AOL/TW
SPELLS BIG
BY FRANK HOUSTON
Even
on a clear, crisp Manhattan day, it was difficult to imagine the
colossus about to take shape at Columbus Circle, at the southwest
corner of Central Park, where three construction cranes hovered
over the remains of the Robert Moses-era Coliseum. This hole in
the ground is to become AOL Time Warner Center, the headquarters
of the newly united company. The $1.7 billion complex will feature
a pair of sheer glass towers that will command park views at sunrise
and Hudson River sunsets and -- along with retail stores, office
space, luxury condos and hotel rooms, and Jazz at Lincoln Center
-- will house broadcast and digital production facilities for
the world's biggest media company.
Like
its earthly manifestation, which also encompasses portions of
Rockefeller Center eight blocks downtown and AOL's digs in Dulles,
Virginia, the intangible cultural sprawl of AOL Time Warner is
also vast and diverse. With content spanning much of mainstream
music, movies, television, magazines, and other media; with access
to the distribution of cable and online services; with some 90,000
employees including some 17,000 at Time Inc. and CNN; and with
a combined customer base 130 million subscribers strong, the new
company is dealing with the convergence of old media and new on
an incomparably large scale. Because of its sheer size and the
strength of its news brands, CNN and Time Inc., the forces and
patterns set in motion by AOL/TW may well affect everyone in journalism
-- in print, on TV, and in the evolving online frontier.
Time
Inc. is dealing with changes in corporate culture even as it scales
back, following an amazingly profitable stretch. At CNN, the corporate
shift comes as the twenty-one-year-old network is struggling to
retain its dominance in cable news, as Fox and MSNBC challenge
it for audience (see page 28). In the online realm, editors are
mapping the digital future of the company's considerable journalistic
assets in ways that could well shape the future of news delivery.
As
new ownership settles in, how should journalists evaluate what
happens? Henry Grunwald, who spent more than forty years at Time
Inc., and served as editor-in-chief from 1979 until 1987, says
he has "no idea where it will go. But the Internet is such a clearly
important development in communications, I'm pleased that the
magazines I care about are somehow connected to this almost magical
instrument." Others worry about the confluence of a sliding economy,
AOL's devotion to the bottom line, and the absence of journalism
in its pedigree. Jonathan Larsen, a former Village Voice
editor who also spent part of his career at Time Inc., wonders
if AOL, in its "attempt to wring out the last vestiges of the
old fraternalism" -- the Time Inc. sense of entitlement and privilege,
expressed by everything from ample mastheads to lavish perks and
salaries -- could, along the way, "just do irreparable damage"

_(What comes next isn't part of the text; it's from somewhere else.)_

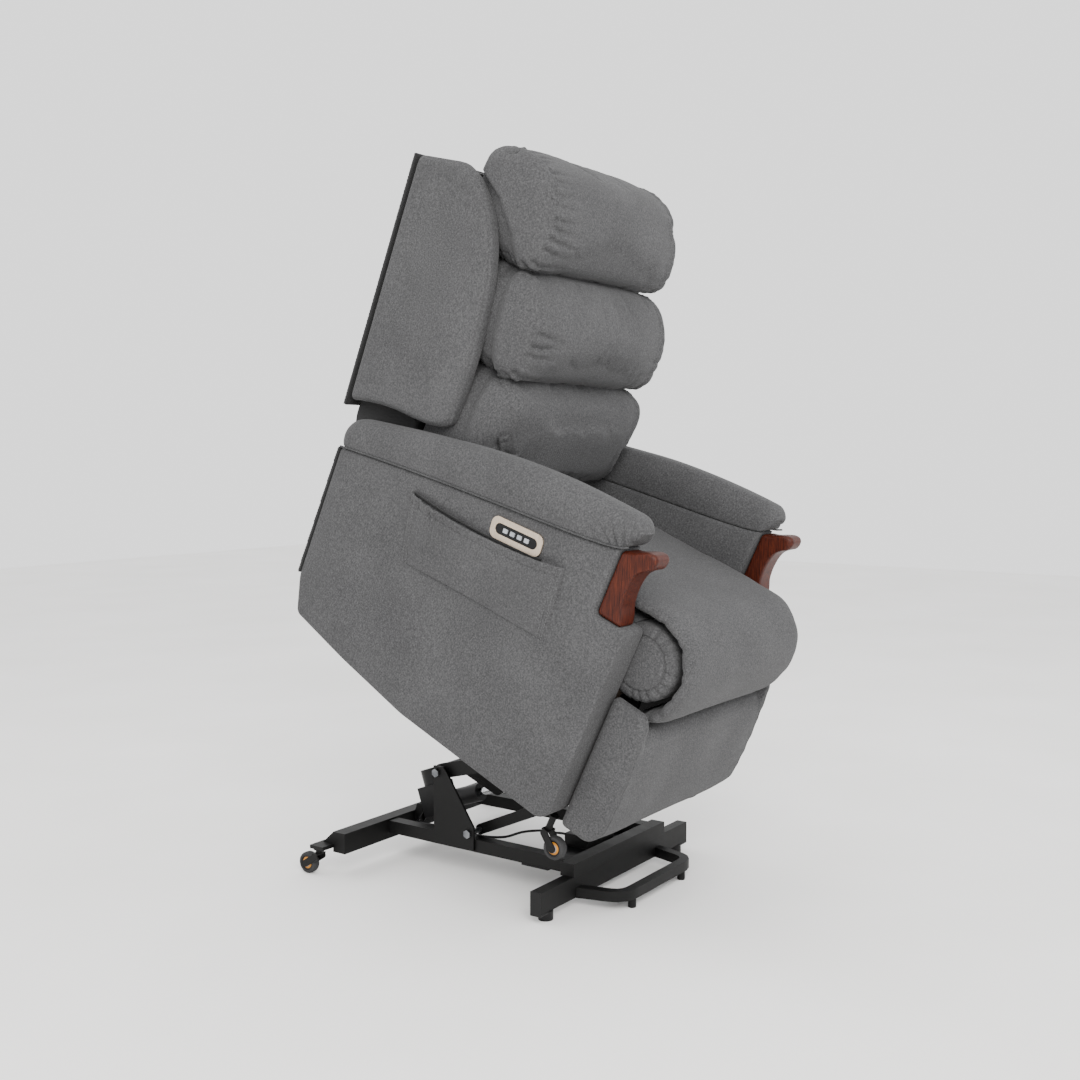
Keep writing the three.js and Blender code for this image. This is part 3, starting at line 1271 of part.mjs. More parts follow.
// Pivot points, angles and travels of the moving pieces, from the same origin
const placed = ({ y, z }) => [0, y - origin.y, z - origin.z];
liftChair.userData.motion = {
  origin: origin.toArray(),
  raisedTilt: raisedTilt / degree,
  lowerPivot: placed(lowerPivot),
  lowerSwing: (lowerRaised - lowerSeated) / degree,
  bodyPivot: placed(lowerEnd),
  upperPivot: placed(upperPivot),
  upperSwing: (upperRaised - upperSeated) / degree,
  motorPivot: placed(liftMotor),
  motorSwing: (motorRaised - motorSeated) / degree,
  rodAxis: [0, -Math.cos(motorRaised), Math.sin(motorRaised)],
  rodTravel: rodRaised - rodSeated,
  backHinge: placed(inRaisedBody(backHinge)),
  legArm: placed(inRaisedBody(legArm)),
  legLink: placed(inRaisedBody(foldedArmEnd)),
  legBoard: placed(inRaisedBody({ y: legLink.boardY, z: legLink.boardZ })),
};

export default liftChair;
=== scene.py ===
"""Looks of a powered lift recliner chair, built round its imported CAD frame."""
import json
import math

import bpy
import bmesh
import numpy as np
from mathutils import Euler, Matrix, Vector

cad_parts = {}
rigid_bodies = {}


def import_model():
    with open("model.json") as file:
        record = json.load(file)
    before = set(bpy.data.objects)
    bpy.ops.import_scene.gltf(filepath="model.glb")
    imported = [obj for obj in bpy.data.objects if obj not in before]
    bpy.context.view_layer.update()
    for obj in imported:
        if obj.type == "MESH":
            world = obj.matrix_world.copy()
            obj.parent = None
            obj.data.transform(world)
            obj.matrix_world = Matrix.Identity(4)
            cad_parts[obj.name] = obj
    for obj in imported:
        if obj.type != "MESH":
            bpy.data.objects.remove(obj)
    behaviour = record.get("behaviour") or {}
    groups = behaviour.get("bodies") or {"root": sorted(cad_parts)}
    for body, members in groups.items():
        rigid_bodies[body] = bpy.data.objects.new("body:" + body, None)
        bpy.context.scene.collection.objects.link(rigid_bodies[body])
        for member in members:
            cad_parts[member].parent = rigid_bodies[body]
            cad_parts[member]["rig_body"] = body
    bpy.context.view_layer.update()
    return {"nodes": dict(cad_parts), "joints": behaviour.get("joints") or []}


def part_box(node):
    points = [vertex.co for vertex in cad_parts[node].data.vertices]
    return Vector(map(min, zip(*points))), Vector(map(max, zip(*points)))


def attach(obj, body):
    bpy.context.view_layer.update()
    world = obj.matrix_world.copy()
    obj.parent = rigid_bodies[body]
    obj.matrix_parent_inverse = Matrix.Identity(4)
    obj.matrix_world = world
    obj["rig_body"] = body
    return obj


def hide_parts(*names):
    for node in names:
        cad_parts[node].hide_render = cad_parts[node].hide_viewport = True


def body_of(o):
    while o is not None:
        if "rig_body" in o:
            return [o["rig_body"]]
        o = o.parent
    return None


bl_info = {
    "name": "Lift recliner chair",
    "version": (1, 0, 0),
    "blender": (4, 5, 0),
    "location": "View3D > Sidebar > Lift chair",
    "description": "Builds the cushions, covers, steelwork and finishes of a powered lift recliner chair",
    "category": "Object",
}

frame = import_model()
SIDES = (("right", -1), ("left", 1))
RAISED_TILT = math.radians(25)


def joint_spot(name):
    """A joint's place in the row frame, in millimetres."""
    spot = next(joint["pos_m"] for joint in frame["joints"] if joint["name"] == name)
    return np.array(spot) * 1000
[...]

to the journalistic mission.
The
day the largest corporate merger in history was announced, January
10, 2000, the stock market took away $30 billion from the combined
value of America Online and Time Warner. But that was nothing
compared to the tech stock dive three months later. In the aftermath,
some see the union of AOL and Time Warner as the ultimate product
of the boom, a defining moment at the crest of Internet hype.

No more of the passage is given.